DATA SEGMENT -
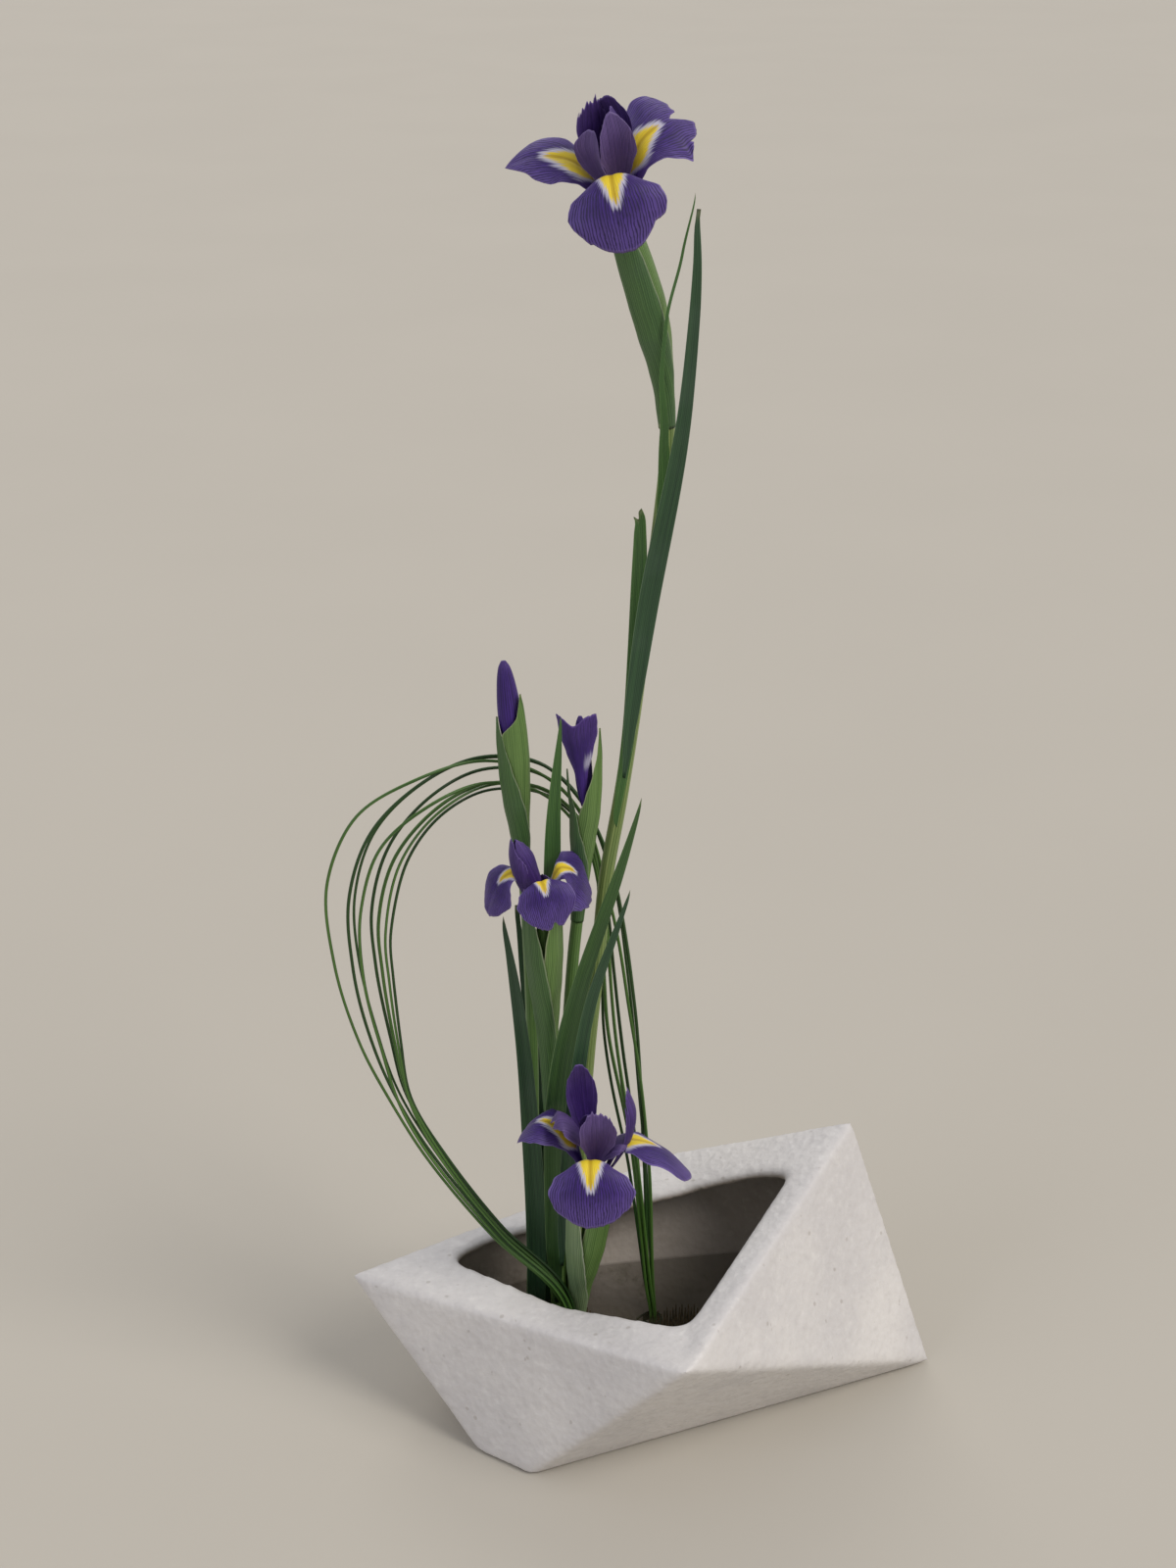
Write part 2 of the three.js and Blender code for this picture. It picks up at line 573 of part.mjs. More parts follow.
// A blade's place in the bundle. Pairs lie side by side at the ends, where side is 1 or -1 for the end
// with the outer blade to the right or left, and spread brings every blade behind the last in the loop.
function bundled(end, i, z, side, spread = 0) {
  const pair = PAIR_ORDER[Math.floor(i / 2)];
  const row = pair - (BLADE_COUNT / 2 - 1) / 2;
  const layer = 2 * pair + (i % 2) - (BLADE_COUNT - 1) / 2;
  const column = side * (i % 2 ? -0.5 : 0.5);
  return [
    end.x + column * BLADE_PITCH * Math.cos(spread * Math.PI / 2),
    end.y + THREE.MathUtils.lerp(row, layer, Math.sin(spread * Math.PI / 2)) * BLADE_PITCH,
    z,
  ];
}

function grass() {
  const tieHeight = PIN_TIP + 10;
  for (let i = 0; i < BLADE_COUNT; i++) {
    const inwards = i / (BLADE_COUNT - 1);
    const loop = LOOP.map(([outX, outZ, inX, inZ, y], k) => {
      const spread = Math.min(1, k / 3, (LOOP.length - 1 - k) / 3);
      const middle = { x: THREE.MathUtils.lerp(outX, inX, inwards), y };
      const side = k < LOOP.length / 2 ? 1 : -1;
      return bundled(middle, i, THREE.MathUtils.lerp(outZ, inZ, inwards), side, spread);
    });
    const points = [
      bundled(TIED_END, i, FOOT, 1), bundled(TIED_END, i, tieHeight + 6, 1), ...loop,
      bundled(LOOSE_END, i, FOOT, -1),
    ];
    piece(`grass_blade_${i + 1}`, stem({ points, radius: GRASS_RADIUS, steps: 34, sides: 4 }), GRASS_GREEN);
  }
  const inner = Math.hypot(BLADE_PITCH / 2, BLADE_PITCH * 1.5) + GRASS_RADIUS + GAP;
  const outer = inner + 0.9;
  const halfWidth = 3;
  const section = new THREE.Path([
    new THREE.Vector2(inner, -halfWidth), new THREE.Vector2(outer, -halfWidth),
    new THREE.Vector2(outer, halfWidth), new THREE.Vector2(inner, halfWidth),
  ]).closePath();
  const ring = new THREE.LatheGeometry(section.getPoints(), 12).rotateX(Math.PI / 2);
  piece('grass_tie', closed(ring.translate(TIED_END.x, TIED_END.y, tieHeight)), TIE_GREEN);
  standing.push({ ...TIED_END, radius: inner }, { ...LOOSE_END, radius: inner });
}

vase();
tallIris();
middleIris();
lowIris();
buds();
freeLeaves();
grass();
pinHolder('kenzan_left', LEFT_HOLDER);
pinHolder('kenzan_right', RIGHT_HOLDER);

// The origin is the middle of the arrangement's footprint box, on the surface that the vase stands on.
const box = new THREE.Box3().setFromObject(arrangement, true);
const middle = box.getCenter(point(0, 0, 0));
arrangement.position.set(-middle.x, -middle.y, -box.min.z);
arrangement.updateMatrixWorld(true);

export default arrangement;
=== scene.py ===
"""Irises in a faceted stoneware vase: an ikebana arrangement with three flowers, two buds, leaves and a
loop of bent grass on two pin holders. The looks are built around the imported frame, in metres."""

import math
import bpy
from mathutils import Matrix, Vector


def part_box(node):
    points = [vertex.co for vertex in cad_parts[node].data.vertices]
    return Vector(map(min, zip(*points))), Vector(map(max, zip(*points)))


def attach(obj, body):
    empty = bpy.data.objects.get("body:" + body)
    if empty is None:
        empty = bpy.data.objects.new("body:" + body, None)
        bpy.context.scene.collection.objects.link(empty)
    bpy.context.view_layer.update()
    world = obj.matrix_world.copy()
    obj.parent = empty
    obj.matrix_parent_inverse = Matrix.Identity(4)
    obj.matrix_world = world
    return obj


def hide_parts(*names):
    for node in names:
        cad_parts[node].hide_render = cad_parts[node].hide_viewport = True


bl_info = {
    "name": "Iris Arrangement",
    "version": (1, 0, 0),
    "blender": (4, 5, 0),
    "location": "3D View > Sidebar > Ikebana",
    "description": "Makes irises, leaves and looped grass in a faceted stoneware vase",
    "category": "Add Mesh",
}

import bpy
import numpy as np
from bpy.props import FloatProperty, FloatVectorProperty, IntProperty, PointerProperty
from mathutils import Matrix, Vector, noise
from mathutils.bvhtree import BVHTree

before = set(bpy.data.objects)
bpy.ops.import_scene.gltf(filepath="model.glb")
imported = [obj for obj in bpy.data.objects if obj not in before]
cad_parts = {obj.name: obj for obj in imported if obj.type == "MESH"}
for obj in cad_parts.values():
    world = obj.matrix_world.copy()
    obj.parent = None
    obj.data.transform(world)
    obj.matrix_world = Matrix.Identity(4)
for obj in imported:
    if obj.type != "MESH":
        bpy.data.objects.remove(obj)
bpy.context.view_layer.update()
MM = 0.001
UP = Vector((0, 0, 1))


# ---- Curves and the frame's own shapes ----

def unit(vectors):
    """Vectors of length one, along the last axis."""
    return vectors / np.maximum(np.linalg.norm(vectors, axis=-1, keepdims=True), 1e-12)


def smooth_path(points, count):
    """Evenly spaced points on a smooth curve through the given ones."""
    points = np.asarray(points, float)
    points = np.vstack([2 * points[0] - points[1], points, 2 * points[-1] - points[-2]])
    fine = []
    for a, b, c, d in zip(points, points[1:], points[2:], points[3:]):
        gaps = [max(np.linalg.norm(q - p), 1e-9) ** 0.5 for p, q in ((a, b), (b, c), (c, d))]
        knots = np.cumsum([0, *gaps])
        t = np.linspace(knots[1], knots[2], 25)[:-1, None]
        ab = a + (b - a) * (t - knots[0]) / (knots[1] - knots[0])
        bc = b + (c - b) * (t - knots[1]) / (knots[2] - knots[1])
        cd = c + (d - c) * (t - knots[2]) / (knots[3] - knots[2])
        abc = ab + (bc - ab) * (t - knots[0]) / (knots[2] - knots[0])
        bcd = bc + (cd - bc) * (t - knots[1]) / (knots[3] - knots[1])
        fine.append(abc + (bcd - abc) * (t - knots[1]) / (knots[2] - knots[1]))
    fine = np.vstack(fine + [points[-2:-1]])
    walked = np.concatenate([[0], np.cumsum(np.linalg.norm(np.diff(fine, axis=0), axis=1))])
    even = np.linspace(0, walked[-1], count)
    return np.stack([np.interp(even, walked, fine[:, k]) for k in range(fine.shape[1])], axis=1)


def profile(steps, t):
    """A value that runs smoothly through evenly spaced steps, for t from 0 to 1."""
    steps = np.asarray(steps, float)
    place = np.clip(t, 0, 1) * (len(steps) - 1)
    i = np.minimum(place.astype(int), len(steps) - 2)
    s = place - i
    return steps[i] + (steps[i + 1] - steps[i]) * (s * s * (3 - 2 * s) + s) / 2


def smoothstep(low, high, x):
    """0 below low, 1 above high, smooth between."""
    s = np.clip((x - low) / (high - low), 0, 1)
    return s * s * (3 - 2 * s)


def wander(x, seed, detail=2):
    """Smooth random values from about -1 to 1 along x, the same at each run."""
    x = np.asarray(x, float)
    values = [noise.fractal(Vector((v, seed * 7.31, 0.5)), 0.5, 2.0, detail) for v in x.ravel()]
    return np.array(values).reshape(x.shape)


def node_mesh(node):
    """The vertices and triangles of a CAD node."""
    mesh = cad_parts[node].data
    mesh.calc_loop_triangles()
    vertices = np.array([v.co for v in mesh.vertices], float)
    triangles = np.array([t.vertices[:] for t in mesh.loop_triangles])
    return vertices, triangles


def slice_at(mesh, height):
    """The points where a mesh's edges cross a level plane."""
    vertices, triangles = mesh
    edges = np.vstack([triangles[:, [0, 1]], triangles[:, [1, 2]], triangles[:, [2, 0]]])
    a, b = vertices[edges[:, 0]], vertices[edges[:, 1]]
    crossing = (a[:, 2] - height) * (b[:, 2] - height) < 0
    a, b = a[crossing], b[crossing]
    return a + (b - a) * ((height - a[:, 2]) / (b[:, 2] - a[:, 2]))[:, None]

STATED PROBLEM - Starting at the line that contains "vase stands on." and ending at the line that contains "if empty is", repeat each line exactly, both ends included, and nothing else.

SOLUTION -
// The origin is the middle of the arrangement's footprint box, on the surface that the vase stands on.
const box = new THREE.Box3().setFromObject(arrangement, true);
const middle = box.getCenter(point(0, 0, 0));
arrangement.position.set(-middle.x, -middle.y, -box.min.z);
arrangement.updateMatrixWorld(true);

export default arrangement;
=== scene.py ===
"""Irises in a faceted stoneware vase: an ikebana arrangement with three flowers, two buds, leaves and a
loop of bent grass on two pin holders. The looks are built around the imported frame, in metres."""

import math
import bpy
from mathutils import Matrix, Vector


def part_box(node):
    points = [vertex.co for vertex in cad_parts[node].data.vertices]
    return Vector(map(min, zip(*points))), Vector(map(max, zip(*points)))


def attach(obj, body):
    empty = bpy.data.objects.get("body:" + body)
    if empty is None:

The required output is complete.